Source records:

# # # #

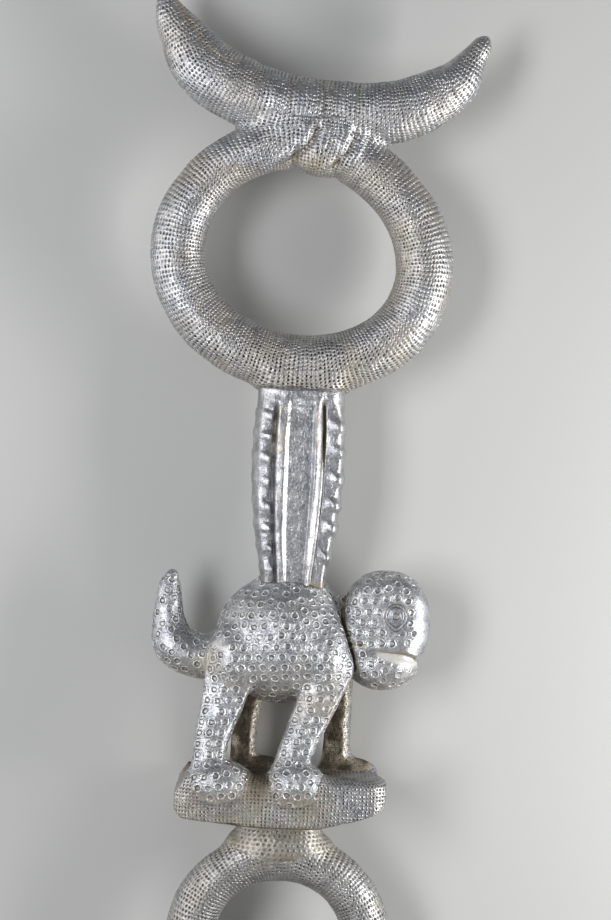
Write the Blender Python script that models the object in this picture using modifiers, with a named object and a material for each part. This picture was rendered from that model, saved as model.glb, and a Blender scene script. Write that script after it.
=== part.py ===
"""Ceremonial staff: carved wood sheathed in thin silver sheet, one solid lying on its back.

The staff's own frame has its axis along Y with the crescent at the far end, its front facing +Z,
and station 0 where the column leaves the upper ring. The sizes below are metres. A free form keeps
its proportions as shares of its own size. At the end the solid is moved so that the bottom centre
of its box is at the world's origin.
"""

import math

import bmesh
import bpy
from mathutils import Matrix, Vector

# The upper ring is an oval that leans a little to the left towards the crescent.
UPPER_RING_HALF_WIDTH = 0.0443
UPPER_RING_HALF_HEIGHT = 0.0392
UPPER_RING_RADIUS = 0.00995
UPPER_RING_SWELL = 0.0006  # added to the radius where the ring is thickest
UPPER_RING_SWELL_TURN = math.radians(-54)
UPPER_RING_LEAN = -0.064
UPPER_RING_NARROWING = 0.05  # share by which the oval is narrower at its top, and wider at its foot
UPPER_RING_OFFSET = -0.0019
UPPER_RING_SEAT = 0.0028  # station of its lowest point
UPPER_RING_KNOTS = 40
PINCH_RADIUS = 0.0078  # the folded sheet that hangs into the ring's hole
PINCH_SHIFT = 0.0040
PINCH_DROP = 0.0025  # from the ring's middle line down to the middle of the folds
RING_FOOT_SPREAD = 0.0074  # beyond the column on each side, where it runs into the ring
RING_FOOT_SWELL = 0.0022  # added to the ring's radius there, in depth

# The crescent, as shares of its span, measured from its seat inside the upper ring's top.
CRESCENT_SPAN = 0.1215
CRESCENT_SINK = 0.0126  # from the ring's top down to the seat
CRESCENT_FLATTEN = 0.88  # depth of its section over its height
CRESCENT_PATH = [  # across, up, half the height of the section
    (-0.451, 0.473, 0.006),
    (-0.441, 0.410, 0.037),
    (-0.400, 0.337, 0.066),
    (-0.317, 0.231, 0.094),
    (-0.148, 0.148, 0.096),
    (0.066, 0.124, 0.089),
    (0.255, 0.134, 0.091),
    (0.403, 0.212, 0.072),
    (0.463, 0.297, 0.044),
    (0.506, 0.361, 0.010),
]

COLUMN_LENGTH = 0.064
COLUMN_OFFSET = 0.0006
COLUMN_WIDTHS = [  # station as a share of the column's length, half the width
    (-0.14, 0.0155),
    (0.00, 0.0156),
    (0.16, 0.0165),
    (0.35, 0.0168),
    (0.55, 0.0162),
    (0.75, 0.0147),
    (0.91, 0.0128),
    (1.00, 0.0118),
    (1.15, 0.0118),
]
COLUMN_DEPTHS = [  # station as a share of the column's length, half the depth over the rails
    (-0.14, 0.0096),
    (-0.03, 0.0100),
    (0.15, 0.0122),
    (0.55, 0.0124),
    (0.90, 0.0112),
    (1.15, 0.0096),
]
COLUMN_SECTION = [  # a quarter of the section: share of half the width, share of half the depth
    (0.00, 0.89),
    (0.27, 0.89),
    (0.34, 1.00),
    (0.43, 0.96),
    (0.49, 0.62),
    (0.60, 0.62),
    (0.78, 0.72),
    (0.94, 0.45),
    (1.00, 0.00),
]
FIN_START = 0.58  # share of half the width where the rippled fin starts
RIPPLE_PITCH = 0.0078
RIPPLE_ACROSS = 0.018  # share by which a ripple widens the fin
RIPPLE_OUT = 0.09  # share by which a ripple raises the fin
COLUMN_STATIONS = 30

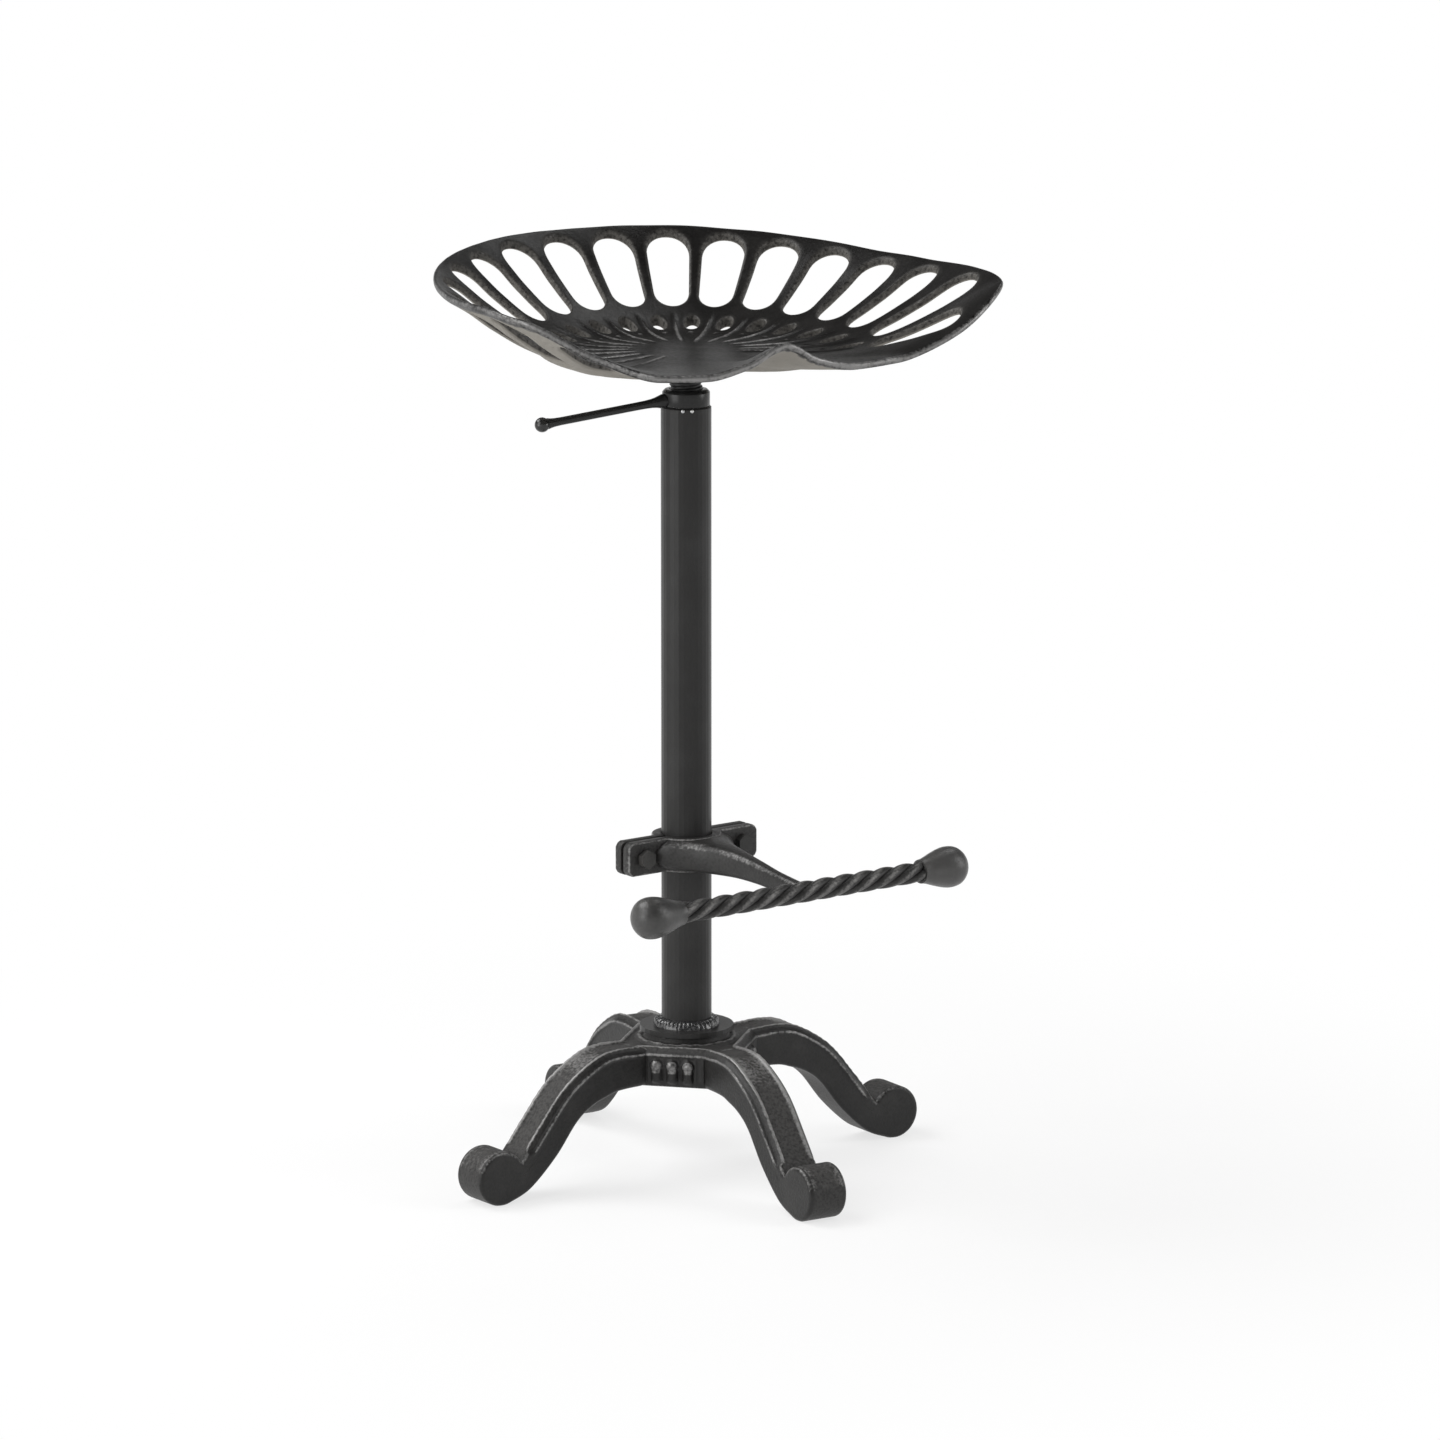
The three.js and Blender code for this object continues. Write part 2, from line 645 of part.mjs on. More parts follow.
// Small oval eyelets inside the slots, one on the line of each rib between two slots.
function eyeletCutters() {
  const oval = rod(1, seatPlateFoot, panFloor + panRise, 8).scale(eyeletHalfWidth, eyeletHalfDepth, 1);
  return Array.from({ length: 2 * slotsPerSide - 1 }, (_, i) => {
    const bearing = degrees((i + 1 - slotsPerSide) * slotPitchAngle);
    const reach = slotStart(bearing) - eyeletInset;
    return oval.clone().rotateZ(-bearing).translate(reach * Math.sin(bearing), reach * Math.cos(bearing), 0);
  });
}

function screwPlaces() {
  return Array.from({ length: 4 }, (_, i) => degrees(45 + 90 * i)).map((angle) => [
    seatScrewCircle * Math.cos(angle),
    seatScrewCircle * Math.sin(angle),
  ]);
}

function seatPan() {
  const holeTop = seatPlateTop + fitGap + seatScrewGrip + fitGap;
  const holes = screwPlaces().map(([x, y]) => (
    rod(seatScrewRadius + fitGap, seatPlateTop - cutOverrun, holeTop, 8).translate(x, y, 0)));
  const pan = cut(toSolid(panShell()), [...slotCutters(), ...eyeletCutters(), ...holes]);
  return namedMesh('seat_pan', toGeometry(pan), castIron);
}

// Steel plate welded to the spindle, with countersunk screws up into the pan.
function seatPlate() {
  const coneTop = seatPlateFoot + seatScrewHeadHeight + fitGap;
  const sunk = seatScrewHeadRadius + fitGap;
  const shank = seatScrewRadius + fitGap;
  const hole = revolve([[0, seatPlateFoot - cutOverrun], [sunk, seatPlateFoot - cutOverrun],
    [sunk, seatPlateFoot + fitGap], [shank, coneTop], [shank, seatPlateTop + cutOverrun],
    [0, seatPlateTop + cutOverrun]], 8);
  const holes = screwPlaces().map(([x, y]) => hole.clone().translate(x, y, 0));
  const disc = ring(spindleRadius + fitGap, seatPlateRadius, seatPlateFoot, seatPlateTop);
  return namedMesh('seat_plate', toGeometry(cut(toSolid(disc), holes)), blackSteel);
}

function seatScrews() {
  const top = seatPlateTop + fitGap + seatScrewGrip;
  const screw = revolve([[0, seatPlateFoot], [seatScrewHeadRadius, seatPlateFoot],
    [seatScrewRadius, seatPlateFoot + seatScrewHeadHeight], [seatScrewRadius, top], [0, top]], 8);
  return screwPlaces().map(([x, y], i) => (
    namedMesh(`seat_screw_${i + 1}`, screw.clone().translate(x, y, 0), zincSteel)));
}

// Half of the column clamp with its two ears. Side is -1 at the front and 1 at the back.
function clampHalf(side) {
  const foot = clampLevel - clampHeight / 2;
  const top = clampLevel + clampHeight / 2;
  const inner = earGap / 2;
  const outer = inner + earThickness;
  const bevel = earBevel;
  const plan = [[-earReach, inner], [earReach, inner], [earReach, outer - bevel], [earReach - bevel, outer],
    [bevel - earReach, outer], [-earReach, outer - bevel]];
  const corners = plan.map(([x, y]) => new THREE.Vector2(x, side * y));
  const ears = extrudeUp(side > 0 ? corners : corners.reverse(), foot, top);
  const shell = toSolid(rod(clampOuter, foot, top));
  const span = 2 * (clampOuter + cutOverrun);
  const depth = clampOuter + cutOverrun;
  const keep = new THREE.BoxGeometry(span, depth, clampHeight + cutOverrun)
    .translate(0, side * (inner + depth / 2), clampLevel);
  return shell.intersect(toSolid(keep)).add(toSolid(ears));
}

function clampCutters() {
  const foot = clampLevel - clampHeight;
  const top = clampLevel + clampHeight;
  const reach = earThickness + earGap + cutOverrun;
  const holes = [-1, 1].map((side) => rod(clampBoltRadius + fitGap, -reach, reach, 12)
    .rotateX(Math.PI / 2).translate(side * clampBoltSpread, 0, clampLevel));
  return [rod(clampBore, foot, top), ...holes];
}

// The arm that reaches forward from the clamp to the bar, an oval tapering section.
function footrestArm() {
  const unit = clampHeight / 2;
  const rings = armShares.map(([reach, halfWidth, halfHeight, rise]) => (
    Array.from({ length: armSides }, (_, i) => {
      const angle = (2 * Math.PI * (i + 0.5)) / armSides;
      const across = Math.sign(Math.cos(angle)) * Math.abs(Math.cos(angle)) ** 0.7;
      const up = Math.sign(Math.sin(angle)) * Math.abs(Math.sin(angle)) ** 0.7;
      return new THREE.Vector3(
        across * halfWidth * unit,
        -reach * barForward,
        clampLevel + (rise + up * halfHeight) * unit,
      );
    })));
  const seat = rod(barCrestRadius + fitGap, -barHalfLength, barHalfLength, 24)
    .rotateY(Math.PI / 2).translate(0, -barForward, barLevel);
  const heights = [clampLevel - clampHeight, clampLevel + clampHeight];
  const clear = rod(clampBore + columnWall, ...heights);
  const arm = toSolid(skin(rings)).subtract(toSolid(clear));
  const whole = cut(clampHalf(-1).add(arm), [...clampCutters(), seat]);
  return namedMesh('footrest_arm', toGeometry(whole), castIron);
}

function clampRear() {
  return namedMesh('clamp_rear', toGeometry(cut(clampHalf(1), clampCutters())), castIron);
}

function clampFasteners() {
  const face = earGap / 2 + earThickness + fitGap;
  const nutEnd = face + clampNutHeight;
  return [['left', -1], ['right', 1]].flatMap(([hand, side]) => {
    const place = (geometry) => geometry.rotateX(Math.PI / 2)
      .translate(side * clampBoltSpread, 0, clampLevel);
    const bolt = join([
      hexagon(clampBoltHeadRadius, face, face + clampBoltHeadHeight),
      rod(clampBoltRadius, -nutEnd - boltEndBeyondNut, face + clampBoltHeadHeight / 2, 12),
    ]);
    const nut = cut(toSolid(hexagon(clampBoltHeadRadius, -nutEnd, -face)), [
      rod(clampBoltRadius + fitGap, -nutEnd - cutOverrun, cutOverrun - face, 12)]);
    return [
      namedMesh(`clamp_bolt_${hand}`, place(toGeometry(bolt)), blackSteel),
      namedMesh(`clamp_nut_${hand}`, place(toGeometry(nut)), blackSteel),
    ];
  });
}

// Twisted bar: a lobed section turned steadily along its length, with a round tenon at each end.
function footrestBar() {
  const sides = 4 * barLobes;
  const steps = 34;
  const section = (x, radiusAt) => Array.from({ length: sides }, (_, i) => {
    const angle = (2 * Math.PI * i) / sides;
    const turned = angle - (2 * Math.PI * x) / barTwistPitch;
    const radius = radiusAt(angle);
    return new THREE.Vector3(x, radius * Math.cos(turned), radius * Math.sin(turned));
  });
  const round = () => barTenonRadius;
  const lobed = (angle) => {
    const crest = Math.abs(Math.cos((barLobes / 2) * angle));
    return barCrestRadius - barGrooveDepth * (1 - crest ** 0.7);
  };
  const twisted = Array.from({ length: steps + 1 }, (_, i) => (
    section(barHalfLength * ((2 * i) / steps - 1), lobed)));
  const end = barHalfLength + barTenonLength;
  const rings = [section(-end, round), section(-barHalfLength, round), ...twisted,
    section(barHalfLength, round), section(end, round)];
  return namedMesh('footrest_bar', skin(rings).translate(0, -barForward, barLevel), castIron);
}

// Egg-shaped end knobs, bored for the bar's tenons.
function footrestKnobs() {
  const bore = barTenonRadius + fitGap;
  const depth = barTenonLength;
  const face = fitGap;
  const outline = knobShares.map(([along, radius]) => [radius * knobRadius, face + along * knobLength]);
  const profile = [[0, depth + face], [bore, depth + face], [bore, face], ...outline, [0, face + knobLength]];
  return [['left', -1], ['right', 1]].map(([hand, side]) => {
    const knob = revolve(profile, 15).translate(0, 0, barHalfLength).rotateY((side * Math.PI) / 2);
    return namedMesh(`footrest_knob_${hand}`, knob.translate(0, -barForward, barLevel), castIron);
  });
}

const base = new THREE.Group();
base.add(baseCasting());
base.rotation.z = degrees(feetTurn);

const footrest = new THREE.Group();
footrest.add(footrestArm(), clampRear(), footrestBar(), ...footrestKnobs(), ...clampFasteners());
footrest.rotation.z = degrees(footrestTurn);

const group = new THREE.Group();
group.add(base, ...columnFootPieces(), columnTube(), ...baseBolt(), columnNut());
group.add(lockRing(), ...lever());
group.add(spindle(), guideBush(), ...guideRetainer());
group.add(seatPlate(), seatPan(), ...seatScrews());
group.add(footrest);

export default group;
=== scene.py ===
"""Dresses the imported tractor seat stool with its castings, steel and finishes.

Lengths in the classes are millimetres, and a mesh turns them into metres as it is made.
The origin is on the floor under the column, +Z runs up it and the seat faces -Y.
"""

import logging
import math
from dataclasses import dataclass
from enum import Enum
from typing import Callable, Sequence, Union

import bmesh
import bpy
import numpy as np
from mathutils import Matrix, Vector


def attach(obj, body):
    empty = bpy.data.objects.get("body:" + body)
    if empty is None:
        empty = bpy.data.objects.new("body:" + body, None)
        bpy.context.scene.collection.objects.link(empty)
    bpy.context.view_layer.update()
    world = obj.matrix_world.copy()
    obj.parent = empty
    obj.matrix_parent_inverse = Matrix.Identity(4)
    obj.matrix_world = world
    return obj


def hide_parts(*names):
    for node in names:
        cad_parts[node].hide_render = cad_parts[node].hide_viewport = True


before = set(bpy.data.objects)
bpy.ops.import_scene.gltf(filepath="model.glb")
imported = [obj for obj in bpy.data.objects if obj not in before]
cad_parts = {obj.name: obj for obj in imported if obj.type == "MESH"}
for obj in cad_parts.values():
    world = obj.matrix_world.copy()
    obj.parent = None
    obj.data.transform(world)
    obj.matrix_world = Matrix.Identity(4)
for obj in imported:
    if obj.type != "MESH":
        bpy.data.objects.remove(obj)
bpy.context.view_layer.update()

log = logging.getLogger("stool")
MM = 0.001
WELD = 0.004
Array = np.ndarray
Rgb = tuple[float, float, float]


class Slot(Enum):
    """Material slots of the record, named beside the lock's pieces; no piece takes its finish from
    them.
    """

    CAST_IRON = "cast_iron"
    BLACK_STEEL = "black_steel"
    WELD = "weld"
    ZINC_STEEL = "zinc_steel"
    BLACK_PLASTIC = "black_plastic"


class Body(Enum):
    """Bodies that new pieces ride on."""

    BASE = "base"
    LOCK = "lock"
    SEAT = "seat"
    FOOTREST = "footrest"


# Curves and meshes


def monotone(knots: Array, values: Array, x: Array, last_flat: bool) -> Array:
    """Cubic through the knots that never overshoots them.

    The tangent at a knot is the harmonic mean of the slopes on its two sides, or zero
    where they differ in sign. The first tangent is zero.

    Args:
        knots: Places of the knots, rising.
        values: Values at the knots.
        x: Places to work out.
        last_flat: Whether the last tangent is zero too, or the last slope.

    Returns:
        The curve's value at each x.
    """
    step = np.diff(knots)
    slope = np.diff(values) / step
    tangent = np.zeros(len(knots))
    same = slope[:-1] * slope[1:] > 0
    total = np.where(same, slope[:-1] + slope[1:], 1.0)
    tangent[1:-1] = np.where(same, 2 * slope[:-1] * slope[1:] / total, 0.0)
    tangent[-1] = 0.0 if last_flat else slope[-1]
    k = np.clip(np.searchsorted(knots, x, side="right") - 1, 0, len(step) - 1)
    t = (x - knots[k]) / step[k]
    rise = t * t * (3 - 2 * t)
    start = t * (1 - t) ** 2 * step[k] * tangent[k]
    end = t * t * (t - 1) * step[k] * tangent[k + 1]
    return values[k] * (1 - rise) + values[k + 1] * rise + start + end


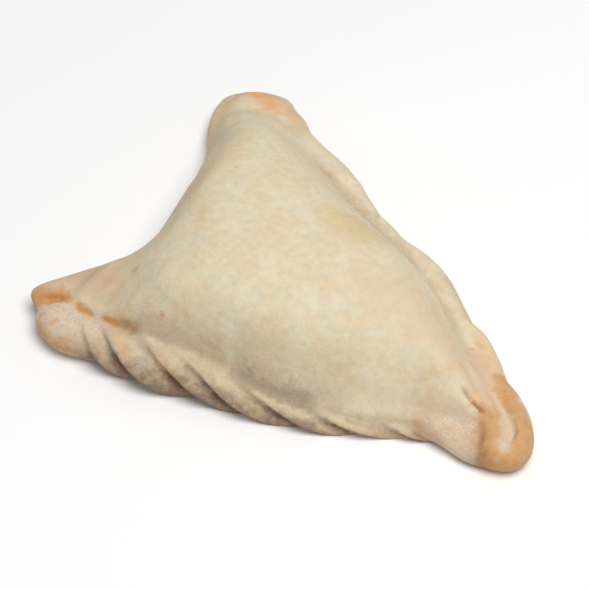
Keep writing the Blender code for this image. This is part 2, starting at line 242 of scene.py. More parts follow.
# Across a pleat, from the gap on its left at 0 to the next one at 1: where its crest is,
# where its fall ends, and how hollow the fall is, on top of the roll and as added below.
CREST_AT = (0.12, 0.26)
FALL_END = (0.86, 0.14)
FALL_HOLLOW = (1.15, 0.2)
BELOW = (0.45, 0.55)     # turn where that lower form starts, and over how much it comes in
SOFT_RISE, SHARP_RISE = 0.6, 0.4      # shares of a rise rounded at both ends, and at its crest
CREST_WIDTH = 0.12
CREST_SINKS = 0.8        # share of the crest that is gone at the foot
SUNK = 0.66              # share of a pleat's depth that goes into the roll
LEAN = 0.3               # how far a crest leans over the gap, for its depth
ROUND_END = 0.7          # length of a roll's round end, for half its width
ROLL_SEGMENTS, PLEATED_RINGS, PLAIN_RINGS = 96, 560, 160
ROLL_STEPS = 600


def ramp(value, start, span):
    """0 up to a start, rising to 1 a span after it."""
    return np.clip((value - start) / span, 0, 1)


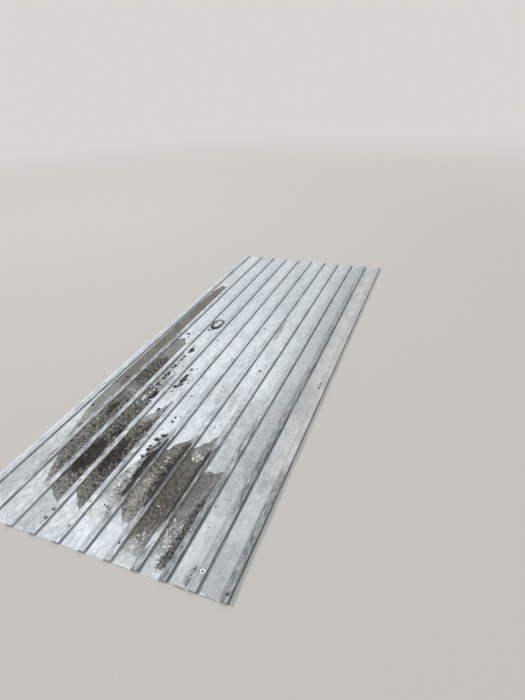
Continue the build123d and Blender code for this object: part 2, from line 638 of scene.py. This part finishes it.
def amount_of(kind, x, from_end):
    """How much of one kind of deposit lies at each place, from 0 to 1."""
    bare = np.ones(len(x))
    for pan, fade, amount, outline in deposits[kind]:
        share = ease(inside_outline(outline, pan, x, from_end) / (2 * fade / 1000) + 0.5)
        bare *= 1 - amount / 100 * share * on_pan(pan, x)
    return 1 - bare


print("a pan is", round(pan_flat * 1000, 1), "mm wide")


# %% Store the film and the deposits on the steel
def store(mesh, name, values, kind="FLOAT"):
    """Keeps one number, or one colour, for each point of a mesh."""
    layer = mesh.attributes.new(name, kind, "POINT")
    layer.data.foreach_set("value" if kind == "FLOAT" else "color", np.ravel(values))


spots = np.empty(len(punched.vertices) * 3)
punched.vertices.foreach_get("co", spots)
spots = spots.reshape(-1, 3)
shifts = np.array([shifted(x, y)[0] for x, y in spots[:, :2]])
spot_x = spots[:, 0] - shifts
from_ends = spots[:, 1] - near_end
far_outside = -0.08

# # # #

To do: Give the exact lines, and only those, from the line containing "const group = new THREE.Group();" through the line containing "if empty is" in the entries above.

In response:
const group = new THREE.Group();
group.add(base, ...columnFootPieces(), columnTube(), ...baseBolt(), columnNut());
group.add(lockRing(), ...lever());
group.add(spindle(), guideBush(), ...guideRetainer());
group.add(seatPlate(), seatPan(), ...seatScrews());
group.add(footrest);

export default group;
=== scene.py ===
"""Dresses the imported tractor seat stool with its castings, steel and finishes.

Lengths in the classes are millimetres, and a mesh turns them into metres as it is made.
The origin is on the floor under the column, +Z runs up it and the seat faces -Y.
"""

import logging
import math
from dataclasses import dataclass
from enum import Enum
from typing import Callable, Sequence, Union

import bmesh
import bpy
import numpy as np
from mathutils import Matrix, Vector


def attach(obj, body):
    empty = bpy.data.objects.get("body:" + body)
    if empty is None:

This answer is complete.